• _Short task_:
Below are records; reproduce exactly the lines from the one containing "List this object's" through the end, both included, and only those.

• _Provided information_:
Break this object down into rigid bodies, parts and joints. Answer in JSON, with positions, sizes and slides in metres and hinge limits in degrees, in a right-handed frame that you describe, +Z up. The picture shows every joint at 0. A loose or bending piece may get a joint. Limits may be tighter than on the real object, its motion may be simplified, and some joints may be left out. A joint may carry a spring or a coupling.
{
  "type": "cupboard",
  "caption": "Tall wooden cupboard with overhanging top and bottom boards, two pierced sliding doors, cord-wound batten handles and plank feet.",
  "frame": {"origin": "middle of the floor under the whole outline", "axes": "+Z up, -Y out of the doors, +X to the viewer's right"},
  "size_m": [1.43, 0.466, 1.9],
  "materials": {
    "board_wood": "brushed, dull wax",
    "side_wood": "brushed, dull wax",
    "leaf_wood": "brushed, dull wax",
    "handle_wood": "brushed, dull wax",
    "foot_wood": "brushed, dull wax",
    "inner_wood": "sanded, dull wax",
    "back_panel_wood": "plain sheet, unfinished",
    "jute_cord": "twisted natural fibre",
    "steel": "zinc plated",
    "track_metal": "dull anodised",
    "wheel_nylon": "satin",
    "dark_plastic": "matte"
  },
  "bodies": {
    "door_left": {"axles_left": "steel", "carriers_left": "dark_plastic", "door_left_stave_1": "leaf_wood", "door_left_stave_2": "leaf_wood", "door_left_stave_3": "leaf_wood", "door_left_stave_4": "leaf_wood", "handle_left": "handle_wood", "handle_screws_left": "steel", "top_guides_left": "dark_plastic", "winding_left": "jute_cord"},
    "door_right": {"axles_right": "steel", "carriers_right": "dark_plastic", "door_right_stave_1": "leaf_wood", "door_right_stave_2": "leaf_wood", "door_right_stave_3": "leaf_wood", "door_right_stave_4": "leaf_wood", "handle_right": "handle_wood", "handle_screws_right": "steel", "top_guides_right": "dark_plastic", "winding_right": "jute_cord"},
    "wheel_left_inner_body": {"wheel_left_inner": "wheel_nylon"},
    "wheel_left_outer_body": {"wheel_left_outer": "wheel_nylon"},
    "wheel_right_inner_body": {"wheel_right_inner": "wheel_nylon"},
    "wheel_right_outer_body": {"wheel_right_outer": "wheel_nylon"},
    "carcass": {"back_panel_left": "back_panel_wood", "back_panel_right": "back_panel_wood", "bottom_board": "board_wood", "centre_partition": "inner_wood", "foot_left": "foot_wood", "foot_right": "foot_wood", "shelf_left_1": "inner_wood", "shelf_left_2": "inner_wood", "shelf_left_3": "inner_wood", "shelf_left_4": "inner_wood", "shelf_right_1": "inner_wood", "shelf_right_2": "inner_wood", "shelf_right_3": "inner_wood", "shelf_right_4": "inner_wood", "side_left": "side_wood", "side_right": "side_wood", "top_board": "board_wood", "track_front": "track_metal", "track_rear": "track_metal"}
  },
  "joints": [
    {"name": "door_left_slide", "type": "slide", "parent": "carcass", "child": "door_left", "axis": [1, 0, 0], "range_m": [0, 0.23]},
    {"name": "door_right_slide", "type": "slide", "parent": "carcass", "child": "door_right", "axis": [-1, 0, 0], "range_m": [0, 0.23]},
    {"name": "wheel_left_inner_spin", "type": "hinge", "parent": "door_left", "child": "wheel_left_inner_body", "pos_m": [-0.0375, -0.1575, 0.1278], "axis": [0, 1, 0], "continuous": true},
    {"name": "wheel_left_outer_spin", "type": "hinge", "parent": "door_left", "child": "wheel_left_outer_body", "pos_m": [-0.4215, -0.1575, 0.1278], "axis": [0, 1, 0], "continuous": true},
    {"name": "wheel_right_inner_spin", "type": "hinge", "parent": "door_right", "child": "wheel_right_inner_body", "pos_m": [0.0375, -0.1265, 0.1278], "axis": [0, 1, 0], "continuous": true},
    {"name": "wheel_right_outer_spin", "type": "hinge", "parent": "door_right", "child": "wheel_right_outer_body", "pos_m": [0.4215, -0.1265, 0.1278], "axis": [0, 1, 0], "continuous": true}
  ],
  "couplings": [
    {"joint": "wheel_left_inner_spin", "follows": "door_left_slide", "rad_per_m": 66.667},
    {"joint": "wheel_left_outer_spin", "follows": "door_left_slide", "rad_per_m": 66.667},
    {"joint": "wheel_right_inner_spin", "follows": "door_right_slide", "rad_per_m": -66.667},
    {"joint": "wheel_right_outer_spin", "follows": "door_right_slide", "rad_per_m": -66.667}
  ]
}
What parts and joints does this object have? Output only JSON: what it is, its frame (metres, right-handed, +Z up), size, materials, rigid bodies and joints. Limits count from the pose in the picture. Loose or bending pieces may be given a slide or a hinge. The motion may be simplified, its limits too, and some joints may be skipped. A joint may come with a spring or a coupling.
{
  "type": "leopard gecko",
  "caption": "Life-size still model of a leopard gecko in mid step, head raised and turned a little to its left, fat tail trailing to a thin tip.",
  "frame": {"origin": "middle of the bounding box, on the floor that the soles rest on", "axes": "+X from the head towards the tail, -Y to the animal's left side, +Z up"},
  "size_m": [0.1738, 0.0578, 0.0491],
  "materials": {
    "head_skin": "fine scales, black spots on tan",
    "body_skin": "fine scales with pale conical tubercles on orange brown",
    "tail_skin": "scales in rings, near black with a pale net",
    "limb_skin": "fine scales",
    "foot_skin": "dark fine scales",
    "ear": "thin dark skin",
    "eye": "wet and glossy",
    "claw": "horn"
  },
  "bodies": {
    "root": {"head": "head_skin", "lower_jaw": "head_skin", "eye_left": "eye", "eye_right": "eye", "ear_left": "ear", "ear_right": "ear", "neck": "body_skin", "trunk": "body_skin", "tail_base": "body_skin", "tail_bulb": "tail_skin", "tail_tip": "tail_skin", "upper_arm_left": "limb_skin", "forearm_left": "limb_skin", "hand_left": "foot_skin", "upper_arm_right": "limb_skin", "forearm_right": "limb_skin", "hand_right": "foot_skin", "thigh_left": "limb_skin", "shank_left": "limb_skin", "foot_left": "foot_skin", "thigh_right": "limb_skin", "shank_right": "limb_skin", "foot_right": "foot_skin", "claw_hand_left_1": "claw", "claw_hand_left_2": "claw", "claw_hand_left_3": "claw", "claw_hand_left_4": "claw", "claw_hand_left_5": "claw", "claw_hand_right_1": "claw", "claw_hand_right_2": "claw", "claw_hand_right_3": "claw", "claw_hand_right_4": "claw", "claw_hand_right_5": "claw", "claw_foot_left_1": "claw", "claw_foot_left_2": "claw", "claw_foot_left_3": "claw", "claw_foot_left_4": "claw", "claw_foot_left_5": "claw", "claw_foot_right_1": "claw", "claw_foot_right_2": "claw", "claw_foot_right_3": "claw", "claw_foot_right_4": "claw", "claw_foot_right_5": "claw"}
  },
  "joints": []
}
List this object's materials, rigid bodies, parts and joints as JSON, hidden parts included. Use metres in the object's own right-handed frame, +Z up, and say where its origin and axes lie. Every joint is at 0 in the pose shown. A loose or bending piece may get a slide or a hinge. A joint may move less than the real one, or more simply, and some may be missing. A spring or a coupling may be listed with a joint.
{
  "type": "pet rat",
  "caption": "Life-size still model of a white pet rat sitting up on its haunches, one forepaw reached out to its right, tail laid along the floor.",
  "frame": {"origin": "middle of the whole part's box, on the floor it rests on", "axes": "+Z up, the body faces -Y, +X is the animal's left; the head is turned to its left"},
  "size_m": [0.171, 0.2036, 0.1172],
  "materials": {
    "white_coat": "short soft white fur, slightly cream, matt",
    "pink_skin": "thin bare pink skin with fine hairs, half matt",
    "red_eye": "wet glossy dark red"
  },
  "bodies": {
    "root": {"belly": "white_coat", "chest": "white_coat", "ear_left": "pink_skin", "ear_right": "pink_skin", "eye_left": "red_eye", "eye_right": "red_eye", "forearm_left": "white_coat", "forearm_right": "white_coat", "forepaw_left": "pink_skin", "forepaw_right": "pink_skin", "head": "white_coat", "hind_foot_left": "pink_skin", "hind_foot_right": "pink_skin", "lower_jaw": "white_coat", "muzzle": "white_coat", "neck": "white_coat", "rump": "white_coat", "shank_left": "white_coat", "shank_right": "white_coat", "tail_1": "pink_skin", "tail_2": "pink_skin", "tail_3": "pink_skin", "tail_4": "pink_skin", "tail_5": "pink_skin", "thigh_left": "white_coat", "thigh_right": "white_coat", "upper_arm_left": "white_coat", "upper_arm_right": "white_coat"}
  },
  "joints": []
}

• _Full solution_:
List this object's materials, rigid bodies, parts and joints as JSON, hidden parts included. Use metres in the object's own right-handed frame, +Z up, and say where its origin and axes lie. Every joint is at 0 in the pose shown. A loose or bending piece may get a slide or a hinge. A joint may move less than the real one, or more simply, and some may be missing. A spring or a coupling may be listed with a joint.
{
  "type": "pet rat",
  "caption": "Life-size still model of a white pet rat sitting up on its haunches, one forepaw reached out to its right, tail laid along the floor.",
  "frame": {"origin": "middle of the whole part's box, on the floor it rests on", "axes": "+Z up, the body faces -Y, +X is the animal's left; the head is turned to its left"},
  "size_m": [0.171, 0.2036, 0.1172],
  "materials": {
    "white_coat": "short soft white fur, slightly cream, matt",
    "pink_skin": "thin bare pink skin with fine hairs, half matt",
    "red_eye": "wet glossy dark red"
  },
  "bodies": {
    "root": {"belly": "white_coat", "chest": "white_coat", "ear_left": "pink_skin", "ear_right": "pink_skin", "eye_left": "red_eye", "eye_right": "red_eye", "forearm_left": "white_coat", "forearm_right": "white_coat", "forepaw_left": "pink_skin", "forepaw_right": "pink_skin", "head": "white_coat", "hind_foot_left": "pink_skin", "hind_foot_right": "pink_skin", "lower_jaw": "white_coat", "muzzle": "white_coat", "neck": "white_coat", "rump": "white_coat", "shank_left": "white_coat", "shank_right": "white_coat", "tail_1": "pink_skin", "tail_2": "pink_skin", "tail_3": "pink_skin", "tail_4": "pink_skin", "tail_5": "pink_skin", "thigh_left": "white_coat", "thigh_right": "white_coat", "upper_arm_left": "white_coat", "upper_arm_right": "white_coat"}
  },
  "joints": []
}